[Data listing]

___

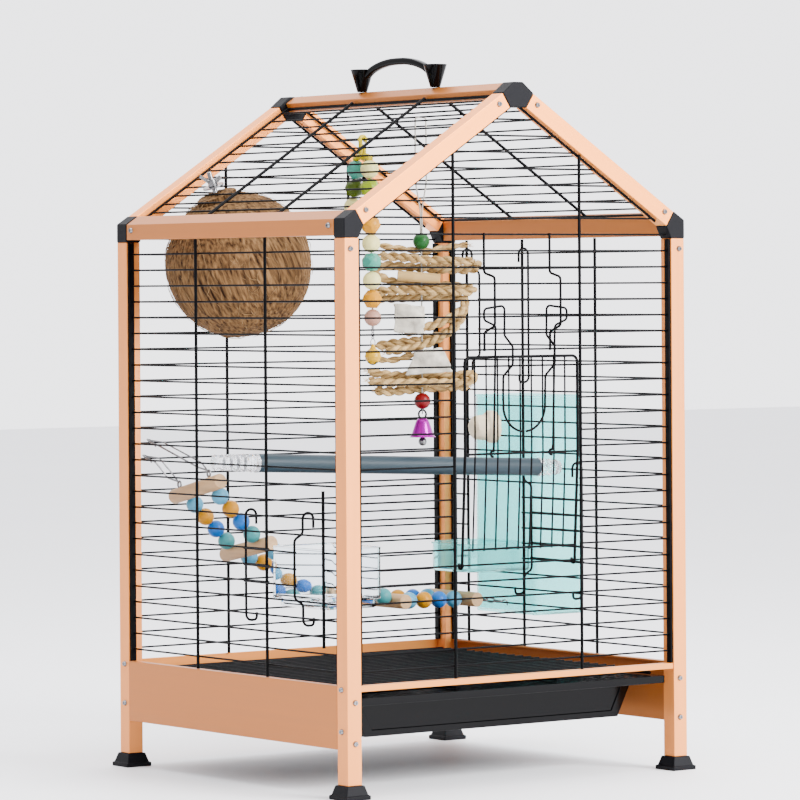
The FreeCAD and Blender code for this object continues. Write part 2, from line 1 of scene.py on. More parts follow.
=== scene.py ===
import json
import math
import random

import bmesh
import bpy
from mathutils import Matrix, Vector, noise


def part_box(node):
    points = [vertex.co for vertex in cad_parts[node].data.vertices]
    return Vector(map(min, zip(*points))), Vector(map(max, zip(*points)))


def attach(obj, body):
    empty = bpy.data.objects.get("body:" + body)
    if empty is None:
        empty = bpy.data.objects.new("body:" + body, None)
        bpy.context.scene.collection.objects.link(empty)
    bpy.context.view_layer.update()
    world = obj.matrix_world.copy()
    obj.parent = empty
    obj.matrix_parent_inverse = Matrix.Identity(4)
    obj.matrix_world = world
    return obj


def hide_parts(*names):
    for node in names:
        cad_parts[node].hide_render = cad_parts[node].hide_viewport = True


# Bird cage on a stand. Lengths are in metres; places are taken from the CAD frame's boxes.

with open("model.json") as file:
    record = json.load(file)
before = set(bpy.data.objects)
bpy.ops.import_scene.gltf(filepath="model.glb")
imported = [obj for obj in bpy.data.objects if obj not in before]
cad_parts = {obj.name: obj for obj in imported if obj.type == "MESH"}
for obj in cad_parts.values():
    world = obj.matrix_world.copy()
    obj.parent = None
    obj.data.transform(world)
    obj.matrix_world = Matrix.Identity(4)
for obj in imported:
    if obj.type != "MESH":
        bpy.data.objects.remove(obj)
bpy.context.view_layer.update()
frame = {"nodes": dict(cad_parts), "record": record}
MM = 0.001
near_post, far_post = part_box("post_front_left")[0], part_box("post_rear_right")[1]
MID = Vector(((near_post.x + far_post.x) / 2, (near_post.y + far_post.y) / 2, 0))
HALF_W, HALF_D = (far_post.x - near_post.x) / 2 / MM, (far_post.y - near_post.y) / 2 / MM
SLOPE = math.radians(32.8)
WIRE_INSET = 5.9
WIRE_X, WIRE_Y = HALF_W - WIRE_INSET, HALF_D - WIRE_INSET
WIRE_PITCH, TOP_WIRE, EAVE_EDGE = 15.4, 515.5, 529.2
HUSK_LEAN = 0.45
rng = random.Random(7)


def at(x, y, z):
    """A place given in millimetres from the cage's middle, on the floor."""
    return MID + Vector((x, y, z)) * MM


def level(k):
    """Height in millimetres of the k-th horizontal wire, counted down from the eave."""
    return TOP_WIRE - WIRE_PITCH * k


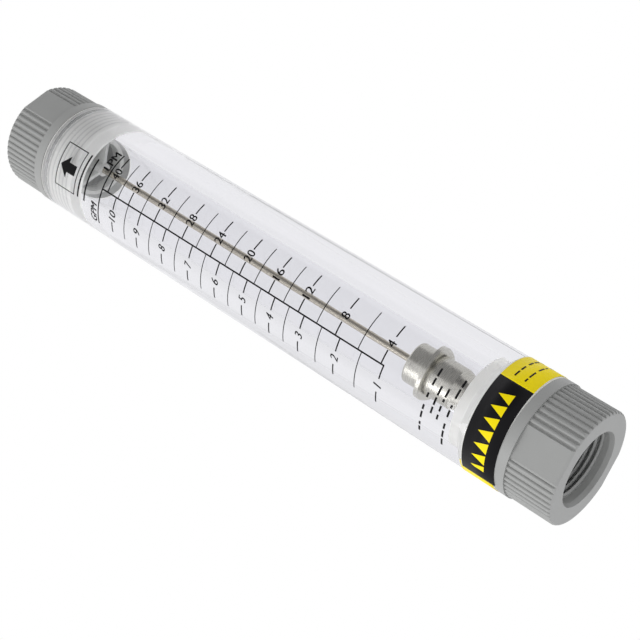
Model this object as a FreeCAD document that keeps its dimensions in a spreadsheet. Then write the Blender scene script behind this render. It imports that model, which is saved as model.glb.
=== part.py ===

___

*REQUEST:* Copy all the entries verbatim.

*WRITTEN SOLUTION:*
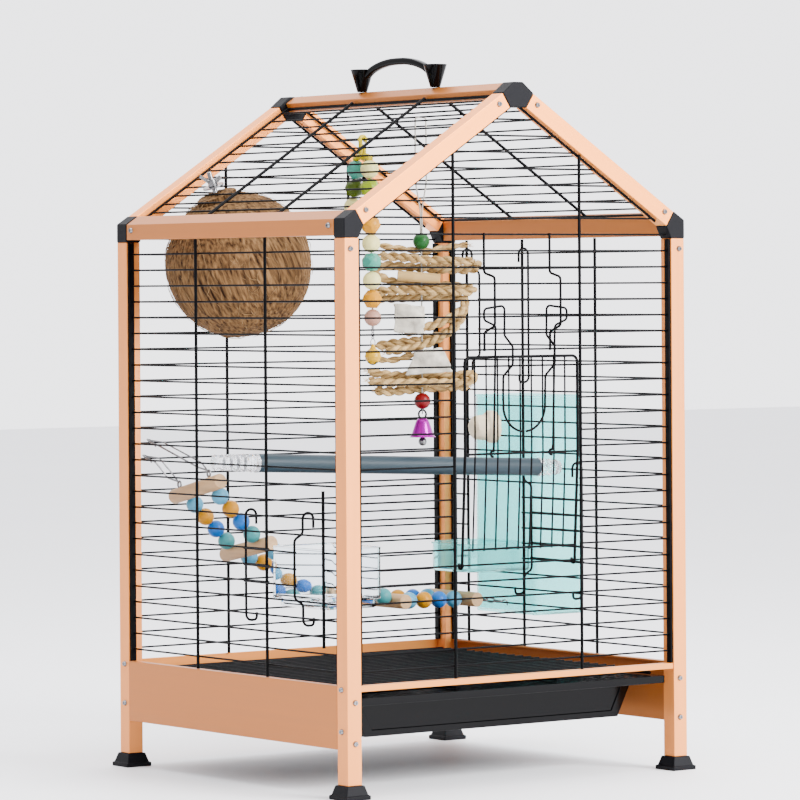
The FreeCAD and Blender code for this object continues. Write part 2, from line 1 of scene.py on. More parts follow.
=== scene.py ===
import json
import math
import random

import bmesh
import bpy
from mathutils import Matrix, Vector, noise


def part_box(node):
    points = [vertex.co for vertex in cad_parts[node].data.vertices]
    return Vector(map(min, zip(*points))), Vector(map(max, zip(*points)))


def attach(obj, body):
    empty = bpy.data.objects.get("body:" + body)
    if empty is None:
        empty = bpy.data.objects.new("body:" + body, None)
        bpy.context.scene.collection.objects.link(empty)
    bpy.context.view_layer.update()
    world = obj.matrix_world.copy()
    obj.parent = empty
    obj.matrix_parent_inverse = Matrix.Identity(4)
    obj.matrix_world = world
    return obj


def hide_parts(*names):
    for node in names:
        cad_parts[node].hide_render = cad_parts[node].hide_viewport = True


# Bird cage on a stand. Lengths are in metres; places are taken from the CAD frame's boxes.

with open("model.json") as file:
    record = json.load(file)
before = set(bpy.data.objects)
bpy.ops.import_scene.gltf(filepath="model.glb")
imported = [obj for obj in bpy.data.objects if obj not in before]
cad_parts = {obj.name: obj for obj in imported if obj.type == "MESH"}
for obj in cad_parts.values():
    world = obj.matrix_world.copy()
    obj.parent = None
    obj.data.transform(world)
    obj.matrix_world = Matrix.Identity(4)
for obj in imported:
    if obj.type != "MESH":
        bpy.data.objects.remove(obj)
bpy.context.view_layer.update()
frame = {"nodes": dict(cad_parts), "record": record}
MM = 0.001
near_post, far_post = part_box("post_front_left")[0], part_box("post_rear_right")[1]
MID = Vector(((near_post.x + far_post.x) / 2, (near_post.y + far_post.y) / 2, 0))
HALF_W, HALF_D = (far_post.x - near_post.x) / 2 / MM, (far_post.y - near_post.y) / 2 / MM
SLOPE = math.radians(32.8)
WIRE_INSET = 5.9
WIRE_X, WIRE_Y = HALF_W - WIRE_INSET, HALF_D - WIRE_INSET
WIRE_PITCH, TOP_WIRE, EAVE_EDGE = 15.4, 515.5, 529.2
HUSK_LEAN = 0.45
rng = random.Random(7)


def at(x, y, z):
    """A place given in millimetres from the cage's middle, on the floor."""
    return MID + Vector((x, y, z)) * MM


def level(k):
    """Height in millimetres of the k-th horizontal wire, counted down from the eave."""
    return TOP_WIRE - WIRE_PITCH * k


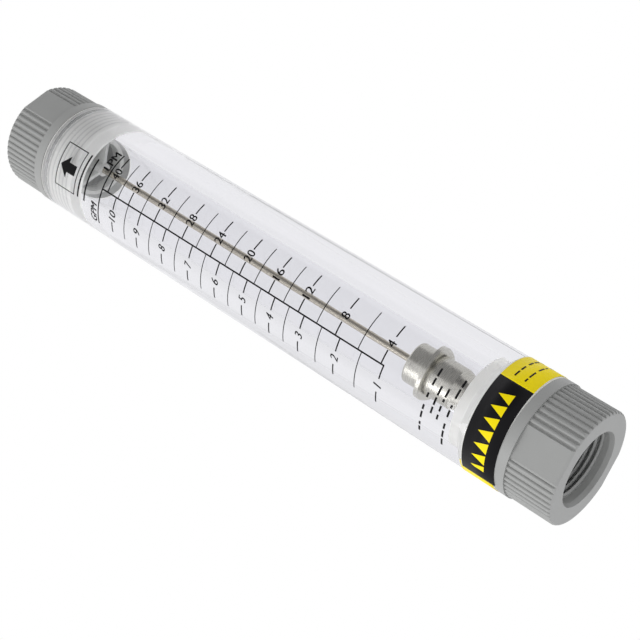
Model this object as a FreeCAD document that keeps its dimensions in a spreadsheet. Then write the Blender scene script behind this render. It imports that model, which is saved as model.glb.
=== part.py ===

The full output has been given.